The Founder’s Dilemma: When and Why to Hire Marketing
A common belief among early-stage cybersecurity founders is, “We don’t need marketing yet because the product is immature.” But investor pressure often forces premature hiring to accelerate go-to-market efforts. Investors want evidence of growth—not just a minimum viable product, but a minimally viable company that looks scalable and profitable.
This rush can lead founders to hire for optics rather than impact—staffing up to appear busy and boost valuation rather than build capability. While most founders act in good faith, some misuse capital by hiring people they can control instead of those who can lead. These companies often become “zombie startups,” burning cash without real progress.
Misguided Hiring Patterns and the Cultural Fit Trap
Many founders fixate on “cultural fit.” Too often, that means hiring someone who agrees with them rather than challenges them. This “yes-man” mindset creates low-risk, low-impact hires who avoid conflict and innovation alike.

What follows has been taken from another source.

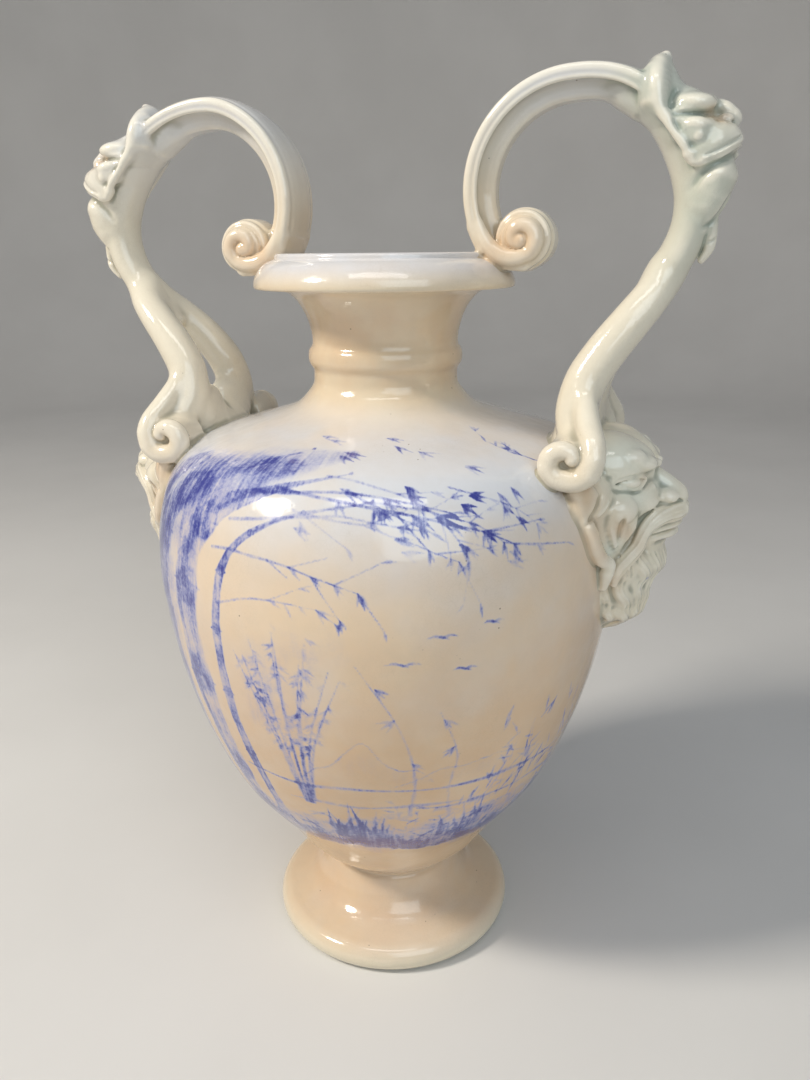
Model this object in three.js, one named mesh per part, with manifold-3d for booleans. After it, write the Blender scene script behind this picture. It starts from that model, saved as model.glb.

Founders without deep marketing or product experience are especially vulnerable. Some inherit access to capital or connections but lack management experience. They often hire senior marketers they can control instead of those who can drive growth independently.
The Headhunter Problem
Many cybersecurity founders share frustration with recruiters. Most headhunters have never built a cybersecurity company or led a marketing function, and even high-end firms with elaborate assessments often miss the mark.
One founder described hiring a “perfect cultural fit” pushed by a recruiter. The new hire spent months “learning the product” but never produced results—focusing on documentation instead of strategy. They ultimately lacked tactical marketing ability and used the role for its benefits rather than its mission. They were let go a year later—nine months too late for a startup needing immediate pipeline traction.
Another founder hired a candidate recommended by their chief product officer for his “connections” and wealthy network. That hire brought in unqualified consultants, wasted money on low-quality PR, and failed to generate meaningful leads. The result: lost capital, no brand story, and no measurable growth.
Building an Effective Referral Strategy
If your cybersecurity brand isn’t yet established, how can you find top marketing talent without overspending? Paying a headhunter often means losing control of the most crucial stage—the first selection. That’s why founders often rely on referrals. But to make referral networks effective, you must curate them yourself.
Start by researching marketers at cybersecurity companies you admire. Look for professionals who publicly quantify results—pipeline growth, conversions, or traffic—and show thought leadership through authentic writing and speaking, not AI-generated fluff. Review their recommendations and observe how they communicate.
Once you identify promising candidates, build a list and share it within your trusted network. These are the people worth introductions to. Some may be between roles—that’s fine. The key is to act as your own first filter before relying on others. Only after exhausting your curated list should you turn to cold referrals.
If You Need to Hire a Cybersecurity Marketer: A 2 Phase Plan
If tasked with hiring a marketer for a cybersecurity startup, here’s a structured, two-phase process. There are no shortcuts to finding full-time hires. This approach may several months depending on how much time you have allocating for hiring.
Phase 1: Build a Qualified Candidate Pool
Start by framing what success looks like in 90 days—whether that’s pipeline generation, refined messaging, or stronger campaign execution. Be transparent about your stage, tools, and resources in a concise “Truth Doc.” Then identify 10–20 cybersecurity brands you admire, find the marketers behind their success, and prioritize those with measurable impact and genuine thought leadership.
- Define success and constraints clearly before sourcing.
- Build a targeted candidate list YOURSELF through research and referrals.
- Engage transparently and interview for measurable outcomes.
Phase 2: Select and Empower the Right Candidate
Run a structured selection process: short interviews to assess judgment, working sessions to observe real thinking, and paid test projects to validate execution. Make hiring decisions quickly, tie offers to 90-day outcomes, and align on metrics from day one. Finally, set new hires up to succeed—provide early wins, internal allies, and full access to context and decision-making.
- Validate fit through short, paid test projects.
- Hire decisively with clear 90-day goals and shared metrics.
- Empower new hires early with trust, visibility, and support.
Finding Diamonds in the Rough
Referral networks don’t fail because people lack connections—they fail because founders outsource discernment. The best cybersecurity marketers aren’t found by accident; they’re discovered through disciplined research, transparent communication, and structured evaluation.